The cyber security Roadmap for Launch Ready: launch to first customers in creator platforms.
Before a founder pays for Launch Ready, I want them to understand one thing: most launch failures are not 'design' problems, they are trust problems.
The cyber security Roadmap for Launch Ready: launch to first customers in creator platforms
Before a founder pays for Launch Ready, I want them to understand one thing: most launch failures are not "design" problems, they are trust problems.
For creator platforms, the first customer journey usually includes login, billing, uploads, content access, and account emails. If any of those break, or if DNS and email are misconfigured, you get lost signups, failed password resets, support tickets, and a product that feels unsafe before anyone has even used it.
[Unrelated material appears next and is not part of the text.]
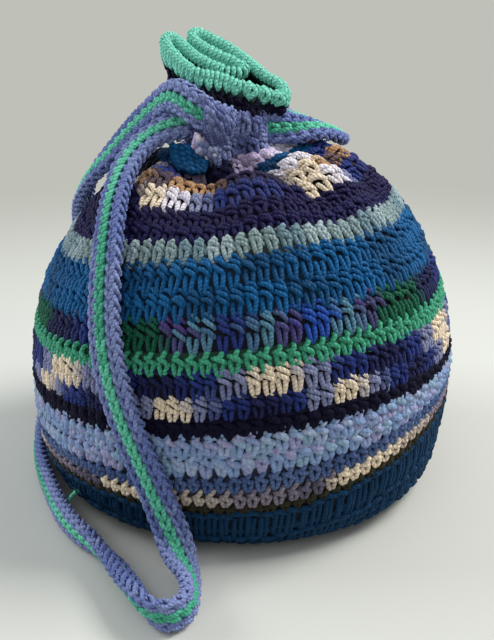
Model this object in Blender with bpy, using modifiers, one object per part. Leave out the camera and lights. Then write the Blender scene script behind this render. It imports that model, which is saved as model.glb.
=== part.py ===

That is why I treat cyber security as part of launch readiness, not as a later hardening phase. At this stage, the goal is not perfect enterprise security. The goal is to remove the obvious ways a client portal can leak data, go offline, or fail first-contact trust checks from Google, Cloudflare, or email providers.
The Minimum Bar
A production-ready creator platform needs a minimum security bar before it should be shown to real users.
Here is the bar I would hold:
- Domain points to the right environment with no broken redirects.
- SSL is active everywhere, including subdomains.
- Cloudflare is in front of the app with basic DDoS protection and caching rules.
- SPF, DKIM, and DMARC are set up so transactional email lands in inboxes.
- Secrets are not in the repo, not in the frontend bundle, and not in chat logs.
- Environment variables are separated by environment: local, staging, production.
- Admin routes and client portal routes are protected by real authentication.
- Uptime monitoring exists before launch so outages are detected in minutes, not hours.
- A handover checklist exists so the founder knows what was changed and how to verify it.
If any of those are missing, I would not call the product launch ready. I would call it exposed.
The Roadmap
Stage 1: Quick audit
Goal: Find the launch blockers fast before touching anything risky.
Checks:
- Review current domain setup, subdomains, and redirect chain.
- Check if SSL is valid on apex domain and app subdomain.
- Inspect environment variables and secret storage.
- Confirm login flow, admin access, and client portal permissions.
- Check whether email sending uses authenticated domains.
Deliverable: A short risk list ranked by business impact: broken onboarding, bad email deliverability, exposed secrets, downtime risk.
Failure signal: If I find secrets in code or public config files, or if login can be bypassed on any portal route, launch stops until fixed.
Stage 2: DNS and redirect cleanup
Goal: Make sure every public entry point resolves cleanly and predictably.
Checks:
- Apex domain redirects to canonical host with one hop only.
- www and non-www behavior is intentional.
- Subdomains like app., portal., help., and api. are mapped correctly.
- Old campaign URLs redirect to current pages without loops.
- MX records exist if email is tied to the same domain.
Deliverable: A clean DNS map with documented records and tested redirects.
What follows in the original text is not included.